Pakinam Amer: The team that brought Project Debater to life didn’t just involve computer scientists and technologists. According to Noam, it was at the intersection of many disciplines. At one point, they even had an author, a philosophy student and a world champion debater on the team.
I couldn’t help wondering if some day Project Debater will find its way into our social media, as a mediator or as misinformation police.
Noam Slonim: Over the last year, we started to consider more, I would say interactive forms of dialogue systems that benefit from the notions and the assets and the technologies that we developed as part of project debater. We demonstrated the system in a debate, which is interactive, but has a very clear structure. And in a free dialogue, this is a different scenario that we have started to explore with collaborators in academia, how can we take these notions into a more free dialogue style system?

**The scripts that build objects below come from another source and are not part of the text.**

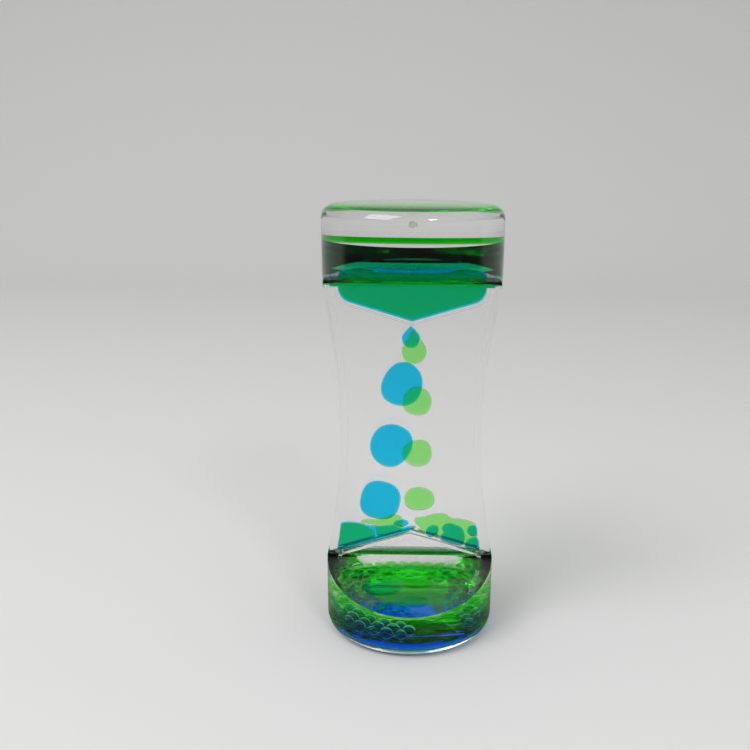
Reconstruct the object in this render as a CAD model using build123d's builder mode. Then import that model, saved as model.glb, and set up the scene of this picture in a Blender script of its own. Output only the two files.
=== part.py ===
from build123d import *
from math import atan, atan2, cos, degrees, floor, hypot, pi, radians, sin, sqrt, tan
import os

# Liquid motion timer: a clear hourglass body of two moulded halves on a middle plate.
# Millimetres, +Z up, the origin at the middle of the base, the front looks along -Y.

# Body, outside
height = 130.0
drum_radius = 26.0
end_rim_radius = 4.0
waist_inset = 4.9
waist_flare = 4.2
shoulder_height = 25.0
slab_half_depth = 5.2
scoop_rim_height = 13.9
scoop_slope = 19.0
scoop_corner_radius = 4.0
cut_overrun = 1.0

# Walls
drum_wall = 1.7
end_wall = 2.0
side_wall = 2.2
panel_wall = 1.9
divider_thickness = 1.0

# Fill holes in the top end
fill_hole_radius = 1.3
fill_boss_radius = 2.1
fill_boss_length = 4.2
fill_hole_offset = 3.0
plug_clearance = 0.05
plug_sink = 0.3

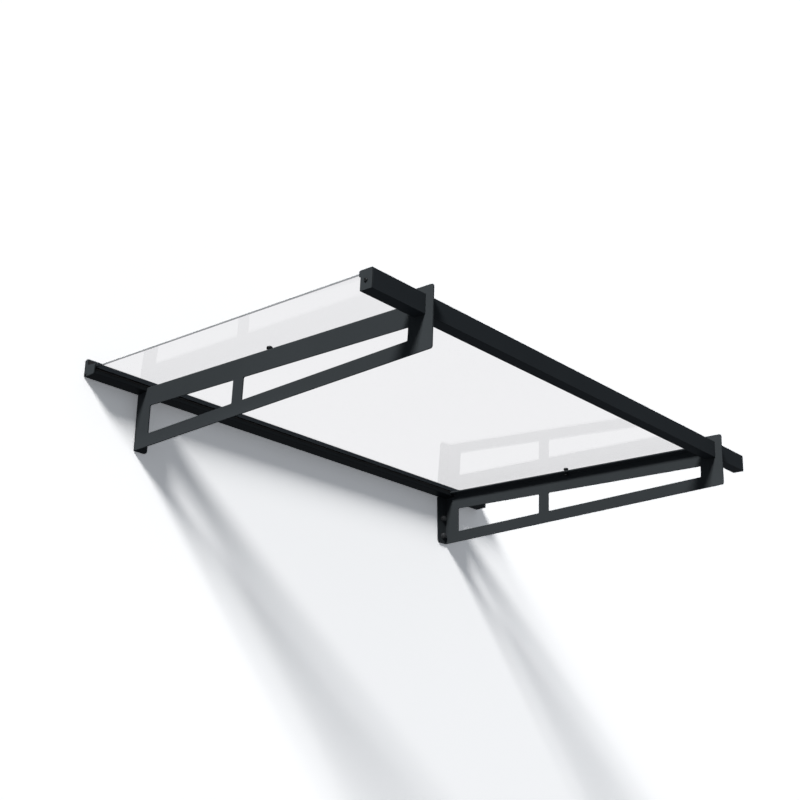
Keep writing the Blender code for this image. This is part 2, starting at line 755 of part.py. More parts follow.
def under_top_rail(depth, lean):
    """Where a leaning edge meets the underside of the arm's top rail."""
    rail = roof_point(0, ARM_TOP - TOP_RAIL)
    slope = math.tan(ROOF_PITCH)
    at_axis = rail[1] + rail[0] * slope
    slant = math.tan(lean)
    meets = (depth + slant * (at_axis - ARM_BOTTOM)) / (1 + slant * slope)
    return meets, at_axis - slope * meets


def window(rear, rear_lean, front, front_lean):
    """A window through an arm between two leaning edges, above the bottom rail."""
    corners = [
        leaning(rear, rear_lean, BOTTOM_RAIL),
        leaning(front, front_lean, BOTTOM_RAIL),
        under_top_rail(front, front_lean),
        under_top_rail(rear, rear_lean),
    ]
    return rounded([(corner, WINDOW_RADIUS) for corner in corners])


def arm_foot_reach():
    """The depth of the arm's front edge at its bottom, under the leaning edge from the ear."""
    ear_depth, ear_height = roof_point(BAR_REACH + EAR_AHEAD_OF_BAR, EAR_TOP)
    return ear_depth - math.tan(ARM_FRONT_LEAN) * (ear_height - ARM_BOTTOM)


def arm_outline():
    """The arm's sheet laid flat: web, ear round the bar, rear flange and top flange."""
    rear_edge = Fold.outside - Fold.flat_reach(ARM_REAR_FLANGE)
    top_edge = TOP_BEND + Fold.flat_reach(ARM_TOP_FLANGE)
    notch_front = BAR_REACH + BAR_PLAY
    notch_rear = BAR_REAR - BAR_PLAY
    notch_top = BAR_TOP + BAR_PLAY
    notch_bottom = BAR_BOTTOM - BAR_PLAY
    relief = TOP_BEND - BEND_RELIEF
    return rounded(
        [
            ((rear_edge, ARM_BOTTOM), FLANGE_FOOT_RADIUS),
            ((arm_foot_reach(), ARM_BOTTOM), ARM_CORNER_RADIUS),
            (roof_point(BAR_REACH + EAR_AHEAD_OF_BAR, EAR_TOP), ARM_CORNER_RADIUS),
            (roof_point(BAR_REAR, EAR_TOP), EAR_REAR_RADIUS),
            (roof_point(BAR_REAR, notch_top), 0),
            (roof_point(notch_front, notch_top), BAR_EDGE_RADIUS),
            (roof_point(notch_front, notch_bottom), BAR_EDGE_RADIUS),
            (roof_point(notch_rear, notch_bottom), BAR_EDGE_RADIUS),
            (roof_point(notch_rear, relief), 0),
            (roof_point(TOP_FLANGE_FRONT, relief), 0),
            (roof_point(TOP_FLANGE_FRONT, top_edge), FLANGE_END_RADIUS),
            (roof_point(TOP_FLANGE_REAR, top_edge), FLANGE_END_RADIUS),
            ((roof_point(TOP_FLANGE_REAR, TOP_BEND)[0], ARM_REAR_TOP), 0),
            ((rear_edge, ARM_REAR_TOP), FLANGE_END_RADIUS),
        ]
    )


def arm_holes():
    """The arm's two windows and its screw holes, on the flat sheet."""
    half_mullion = MULLION_WIDTH / 2
    front = arm_foot_reach() - FRONT_STILE
    screw_depth = Fold.outside - Fold.flat_reach(ARM_SCREW_INSET)
    bolt_rise = TOP_BEND + Fold.flat_reach(PANEL_BOLT_INSET)
    screw_hole = ARM_SCREW_RADIUS + SCREW_PLAY
    bolt_hole = circle(roof_point(PANEL_BOLT_REACH, bolt_rise), PANEL_BOLT_RADIUS + SCREW_PLAY)
    screw_holes = [circle((screw_depth, height), screw_hole) for height in ARM_SCREW_HEIGHTS.values()]
    return [
        window(REAR_STILE, REAR_STILE_LEAN, MULLION_REACH - half_mullion, MULLION_LEAN),
        window(MULLION_REACH + half_mullion, MULLION_LEAN, front, FRONT_STILE_LEAN),
        bolt_hole,
        *screw_holes,
    ]


def folded(point, sign):
    """Where a corner of the flat sheet lands once both flanges are folded inwards."""
    depth, height, inward = point
    along, above = roof_place(depth, height)
    if depth < Fold.outside:
        across, forward = Fold.bend(Fold.outside - depth, inward)
        depth = Fold.outside - forward
        inward = across
    elif above > TOP_BEND and along < TOP_FLANGE_FRONT + BAR_PLAY:
        across, rise = Fold.bend(above - TOP_BEND, inward)
        depth, height = roof_point(along, TOP_BEND + rise)
        inward = across
    return on_wall_axes(sign * (ARM_OUTER - inward), depth, height)


def score(mesh, point, normal):
    """Cuts the mesh's faces along a plane, so that a bend can follow."""
    parts = mesh.verts[:] + mesh.edges[:] + mesh.faces[:]
    bmesh.ops.bisect_plane(mesh, geom=parts, dist=1e-6, plane_co=point, plane_no=normal)


def make_arm(side, sign):
    sheet = filled_prism(
        [arm_outline(), *arm_holes()],
        lambda point: Vector((*point, 0)),
        Vector((0, 0, ARM_SHEET)),
    )
    roof_normal = Vector((math.sin(ROOF_PITCH), math.cos(ROOF_PITCH), 0))
    for step in range(ARM_BEND_STEPS + 1):
        past = Fold.flat_length * step / ARM_BEND_STEPS
        score(sheet, Vector((Fold.outside - past, 0, 0)), Vector((1, 0, 0)))
        score(sheet, Vector((*roof_point(0, TOP_BEND + past), 0)), roof_normal)
    for corner in sheet.verts:
        corner.co = folded(corner.co, sign)
    sheet.normal_update()
    bmesh.ops.recalc_face_normals(sheet, faces=sheet.faces[:])
    add_piece(side + "_arm", sheet, "anthracite_arm", smooth=True)


def make_arm_wall_screws(side, sign):
    """The coach screws through an arm's rear flange, each on a washer."""
    x = sign * (ARM_OUTER - ARM_SCREW_INSET)
    washer_seat = ARM_SHEET + CONTACT_GAP
    head_seat = washer_seat + ARM_WASHER_THICKNESS + CONTACT_GAP
    for level, height in ARM_SCREW_HEIGHTS.items():
        washer(
            f"{side}_arm_washer_{level}",
            on_wall_axes(x, washer_seat, height),
            (0, -1, 0),
            ARM_SCREW_RADIUS + BORE_GAP,
            ARM_WASHER_RADIUS,
            ARM_WASHER_THICKNESS,
            "black_screw",
        )
        profile = hexagon_head(ARM_SCREW_FLATS, ARM_SCREW_HEAD)
        profile += pointed_shank(ARM_SCREW_RADIUS, ARM_SCREW_LENGTH)
        place = on_wall_axes(x, head_seat, height)
        turned(f"{side}_arm_wall_screw_{level}", profile, place, (0, -1, 0), "black_screw")


def make_panel_bolt(side, sign):
    """The bolt that holds the panel down to an arm's top flange, with its seal, spacer, washer and nut."""
    x, along = bolt_place(sign)
    up = on_wall_axes(0, math.sin(ROOF_PITCH), math.cos(ROOF_PITCH))

    def on_axis(above):
        return on_wall_axes(x, *roof_point(along, above))

    bore = PANEL_BOLT_RADIUS + BORE_GAP
    seal_foot = PANEL_THICKNESS + CONTACT_GAP
    head_foot = seal_foot + BOLT_SEAL_THICKNESS + CONTACT_GAP
    flange_under = ARM_TOP - ARM_SHEET
    washer_foot = flange_under - CONTACT_GAP - BOLT_WASHER_THICKNESS
    nut_foot = washer_foot - CONTACT_GAP - NUT_HEIGHT
    washer(
        side + "_bolt_seal",
        on_axis(seal_foot),
        up,
        bore,
        PANEL_BOLT_HEAD_RADIUS,
        BOLT_SEAL_THICKNESS,
        "black_rubber",
    )
    washer(
        side + "_panel_spacer",
        on_axis(ARM_TOP + CONTACT_GAP),
        up,
        bore,
        SPACER_RADIUS,
        ARM_STANDOFF - 2 * CONTACT_GAP,
        "black_rubber",
    )
    washer(
        side + "_bolt_washer",
        on_axis(washer_foot),
        up,
        bore,
        BOLT_WASHER_RADIUS,
        BOLT_WASHER_THICKNESS,
        "black_screw",
    )
    nut = [
        (0, bore, False),
        (0, NUT_FLATS / 2, True),
        (NUT_HEIGHT, NUT_FLATS / 2, True),
        (NUT_HEIGHT, bore, False),
    ]
    turned(side + "_bolt_nut", nut, on_axis(nut_foot), up, "black_screw")
    tail = head_foot - nut_foot + PANEL_BOLT_TAIL
    profile = domed_head(PANEL_BOLT_HEAD_RADIUS, PANEL_BOLT_HEAD, PANEL_BOLT_HEAD_RADIUS * 0.32)
    profile += [(0, PANEL_BOLT_RADIUS, False), (-tail, PANEL_BOLT_RADIUS, False), (-tail, 0, False)]
    turned(side + "_panel_bolt", profile, on_axis(head_foot), up, "black_screw")


def main():
    for old in list(bpy.data.objects):
        bpy.data.objects.remove(old, do_unlink=True)
    make_wall_profile()
    make_wall_seal()
    make_rear_gaskets()
    make_hood_plugs()
    make_profile_caps()
    make_profile_wall_screws()
    make_roof_panel()
    make_front_bar()
    make_front_gaskets()
    make_bar_caps()
    for side, sign in SIDES.items():
        make_arm(side, sign)
        make_arm_wall_screws(side, sign)
        make_panel_bolt(side, sign)


main()
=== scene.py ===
"""A door awning in a pale studio: a clear sheet between a wall profile and a front bar, on folded arms."""

import math

import bmesh
import bpy
from mathutils import Euler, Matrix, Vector


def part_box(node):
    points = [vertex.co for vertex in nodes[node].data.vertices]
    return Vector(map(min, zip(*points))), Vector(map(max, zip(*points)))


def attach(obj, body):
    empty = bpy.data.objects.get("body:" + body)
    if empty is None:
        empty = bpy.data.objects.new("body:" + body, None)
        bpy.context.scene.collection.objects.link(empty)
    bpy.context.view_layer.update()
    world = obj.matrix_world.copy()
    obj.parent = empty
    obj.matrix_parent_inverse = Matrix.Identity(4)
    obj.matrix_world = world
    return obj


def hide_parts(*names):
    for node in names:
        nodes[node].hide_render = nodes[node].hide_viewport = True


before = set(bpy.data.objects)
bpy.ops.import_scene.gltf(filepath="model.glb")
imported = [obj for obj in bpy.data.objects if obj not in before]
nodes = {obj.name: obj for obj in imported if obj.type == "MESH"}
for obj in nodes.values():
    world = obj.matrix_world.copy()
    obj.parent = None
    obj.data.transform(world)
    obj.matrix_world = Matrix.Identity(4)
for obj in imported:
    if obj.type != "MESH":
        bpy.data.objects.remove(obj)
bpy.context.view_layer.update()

# All lengths are in metres
SIDES = {"left": -1, "right": 1}
TOWARDS_ROOM = Vector((0, -1, 0))
WHITE = (1.0, 1.0, 1.0)

# The photograph's camera
CAMERA_PLACE = (-2.1416, -2.1996, -1.0580)
CAMERA_TURN = (math.radians(111.192), 0.0, math.radians(-48.618))
CAMERA_LENS = 55.89
SENSOR_WIDTH = 36.0
CAMERA_SIGHT = 100.0

# Light: a key lamp from the upper left, a fill from behind on the right, and the world all round
KEY_DIRECTION = (2.70, 0.98, -2.50)
KEY_STRENGTH = 3.1
KEY_SPREAD = math.radians(14)
FILL_DIRECTION = (-1.0, -1.1, -0.8)
FILL_STRENGTH = 0.9
FILL_SPREAD = math.radians(40)
AMBIENT = (0.100, 0.108, 0.119)

# Stage
FLOOR_HEIGHT = -2.2
FLOOR_REACH = 14.0
WALL_BEHIND = 0.0008
WALL_WIDTH = 16.0
WALL_TOP = 6.0
WALL_PALE = (2.62, 2.60, 2.58)
WALL_HAZE = 0.092
FLOOR_PALE = (1.12, 1.12, 1.12)

# Sizes of the solids that the dressed pieces keep
ROOF_PITCH = math.radians(2.95)
ROOF_UP = Vector((0, -math.sin(ROOF_PITCH), math.cos(ROOF_PITCH)))
PANEL_HEIGHT_AT_WALL = -0.0059
PANEL_THICKNESS = 0.004
CONTACT_GAP = 0.0003
BAR_REACH = 0.8653
BAR_DEPTH = 0.0286
BAR_REAR = BAR_REACH - BAR_DEPTH

# Eased edges: flat areas are told apart from FLAT_ANGLE on, those under FLAT_WIDTH are shaded round, edges
# over EASED_ANGLE are rounded, and what still turns by more than CREASE_ANGLE is shown as a crease
FLAT_ANGLE = math.radians(0.3)
FLAT_WIDTH = 0.0018
EASED_ANGLE = math.radians(40)
CREASE_ANGLE = math.radians(50)
ARM_EASE = 0.0002
BAR_EASE = 0.0002
PROFILE_EASE = 0.0003
SHEET_EASE = 0.0003
MOULDED_EASE = 0.0004
MERGE_DISTANCE = 1e-6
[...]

It’s very interesting to observe the difference between this [free dialogue] and a debate, because in a debate, you really try to defeat the opponent ... And here, I believe this is a different situation, right? It has a lot of implications, because if you just keep shooting evidence at the other side, and this is intended to prove to the other side that they’re wrong, this will not be that beneficial, chances are that you will just cause the other side to be more protective.
So we are looking at something that will require new capabilities. It is also about listening somehow to reflect to the other side their concerns. So hopefully, in the coming months we will have some interesting results to share.
Pakinam Amer: I dare say that even Project Debater can’t argue against that. Noam says that this is their next challenge: making the AI system work in a free, interactive dialogue. He promises that he and his team will have more to share in the coming months.
For now, you’ve heard from Noam Slonim from IBM Research Labs in Haifa.
That was Science Talk, and this is your host Pakinam Amer. Thank you for listening.